The craziest part of shooting is that when you get to the set, it's one of the greatest days of your life. But to the crew, it's just another day. So I'm just brimming and buzzing with energy, and the crew is just like, "Okay, at six o'clock you'll go here and walk out." And I kept saying, "Walk out onto the stage of Letterman!" And they'd look at me weird and be like, "Uh, yeah." And then I'm getting my makeup done, and I'm saying, "I'm getting my makeup done to be on Letterman!" And then the crew just starts asking themselves, "Why is this guy so weird?" [Laughs]

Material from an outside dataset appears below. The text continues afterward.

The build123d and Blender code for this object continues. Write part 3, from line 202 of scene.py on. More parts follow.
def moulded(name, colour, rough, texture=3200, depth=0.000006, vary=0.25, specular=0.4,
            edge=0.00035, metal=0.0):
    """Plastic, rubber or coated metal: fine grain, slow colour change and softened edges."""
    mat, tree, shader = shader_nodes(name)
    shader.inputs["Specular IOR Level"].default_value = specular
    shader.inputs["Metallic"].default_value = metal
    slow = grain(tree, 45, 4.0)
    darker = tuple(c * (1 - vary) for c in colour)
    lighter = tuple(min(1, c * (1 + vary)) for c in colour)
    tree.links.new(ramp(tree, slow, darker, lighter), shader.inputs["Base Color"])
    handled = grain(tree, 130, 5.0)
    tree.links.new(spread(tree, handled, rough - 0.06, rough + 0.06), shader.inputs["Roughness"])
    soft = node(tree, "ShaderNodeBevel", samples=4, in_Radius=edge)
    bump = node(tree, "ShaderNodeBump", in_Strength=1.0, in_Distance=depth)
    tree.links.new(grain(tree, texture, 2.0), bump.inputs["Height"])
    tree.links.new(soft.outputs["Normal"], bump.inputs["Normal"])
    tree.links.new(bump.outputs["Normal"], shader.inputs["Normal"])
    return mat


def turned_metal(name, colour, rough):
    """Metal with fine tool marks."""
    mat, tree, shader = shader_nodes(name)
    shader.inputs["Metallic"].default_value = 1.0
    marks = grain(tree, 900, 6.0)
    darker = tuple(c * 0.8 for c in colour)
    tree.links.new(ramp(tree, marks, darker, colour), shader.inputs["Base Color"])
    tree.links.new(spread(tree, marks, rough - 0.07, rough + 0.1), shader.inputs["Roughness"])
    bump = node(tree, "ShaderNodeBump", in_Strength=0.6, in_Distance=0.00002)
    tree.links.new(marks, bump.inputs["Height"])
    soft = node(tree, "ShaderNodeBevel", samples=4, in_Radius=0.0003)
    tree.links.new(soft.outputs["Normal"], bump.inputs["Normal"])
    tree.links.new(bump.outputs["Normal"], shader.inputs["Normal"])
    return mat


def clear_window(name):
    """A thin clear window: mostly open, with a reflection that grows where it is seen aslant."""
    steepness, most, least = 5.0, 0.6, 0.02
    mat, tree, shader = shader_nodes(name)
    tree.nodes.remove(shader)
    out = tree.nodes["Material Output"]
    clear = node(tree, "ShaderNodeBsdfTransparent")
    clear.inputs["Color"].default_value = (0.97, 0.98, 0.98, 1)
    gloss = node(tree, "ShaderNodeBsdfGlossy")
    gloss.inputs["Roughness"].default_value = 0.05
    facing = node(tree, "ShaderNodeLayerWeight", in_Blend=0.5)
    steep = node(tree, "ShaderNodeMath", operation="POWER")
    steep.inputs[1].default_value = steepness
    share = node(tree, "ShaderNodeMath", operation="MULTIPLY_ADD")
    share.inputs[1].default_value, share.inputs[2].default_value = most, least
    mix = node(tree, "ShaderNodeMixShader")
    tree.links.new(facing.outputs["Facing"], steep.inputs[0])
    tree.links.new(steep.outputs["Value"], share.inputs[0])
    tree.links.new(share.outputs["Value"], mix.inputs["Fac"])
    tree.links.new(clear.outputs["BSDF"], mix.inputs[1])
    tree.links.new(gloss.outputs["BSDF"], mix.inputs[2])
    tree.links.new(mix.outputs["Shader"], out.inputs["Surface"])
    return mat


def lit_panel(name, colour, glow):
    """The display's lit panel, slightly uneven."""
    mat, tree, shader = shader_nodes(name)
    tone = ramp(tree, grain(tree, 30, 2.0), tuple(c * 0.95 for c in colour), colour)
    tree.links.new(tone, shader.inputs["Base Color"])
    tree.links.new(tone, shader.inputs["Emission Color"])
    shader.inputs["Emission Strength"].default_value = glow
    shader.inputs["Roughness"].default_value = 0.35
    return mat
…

The calmness was a combination of a couple things. I was certainly nervous. I was getting my makeup done, and they have monitors in the makeup room where you can see Letterman doing his monologue. And Letterman came out looking like a million bucks, just totally at ease. And it hit me in that moment: Letterman was going to be the easiest show I ever did. The people in the audience weren't hecklers in Indiana on a Friday who'd been drinking all day. It was a juicy TV crowd whose job is to laugh, and if they forget to laugh, there's a big sign that tells them to laugh. So it dawned on me then that the only way I could mess it up was through my own fault.
Does Letterman speak to you before or after the show?
Not at all. I was told going in that he's not the most social guy and that you're not going to meet him. And once the camera's are off and your shoot is over, he'll be gone like that. And sure enough, Letterman said congrats, I said thank you, he said, "We'll be right back." And when I turned to say something to him after the cameras were turned off, he was gone. [Laughs] Totally gone.
Letterman sounds like the Batman of late night.
Literally, literally. It was exactly like that. That was one of the tips other comics had given me before I did the show. ... I was told that you should wave to Letterman and acknowledge the fact that he introduced you, but he's not going to look at you while you're performing. He's going to be looking down and turned away from you. And he actually does that out of respect, because he likes to give the comedian the whole floor by making himself small. So knowing that was really helpful. If I'd come out and waved to him, it'd be disconcerting if he was completely looking the other way.
Bringing this full circle, I don't know how many people know this, but while at Notre Dame you were an extra in the 1993 film Rudy.
Yes. [Laughs] Yes. They filmed Rudy on the Notre Dame campus, and my friends and I used to cut class to go be in it.
I love that movie. For some reason, inspirational sports movies always make me cry.
[Laughs] I love the movie, too, but you honestly can't even see me in it. You can see my arm in a scene, but I'd honestly have to be there with you to point it out. My arm is in a long shot of the bar scene on campus. It was a bummer not to be on the screen, but it was such a fun thing. They shot on campus, and we all grew big sideburns. But one of the funniest things about that bar scene is that it was an 18-hour day shoot, and they were feeding us fake beer to look like we were all partying. But it was such a long shoot that they ran out of the fake beer, so they started giving us real beer. And they'd say, "Don't drink this, please."
Exactly. [Laughs] So the shoot went. You can actually notice it if you watch the movie again. In the first bar scene on campus, you'll see a shot from one angle with people in the background who are chill and talking. And then they'll cut to a different angle, and you'll just see the same people hammered and on the floor laughing, because that clip is from 10 hours later. [Laughs] That's a little-known fact about Rudy. That's my arm's biggest movie credit to date.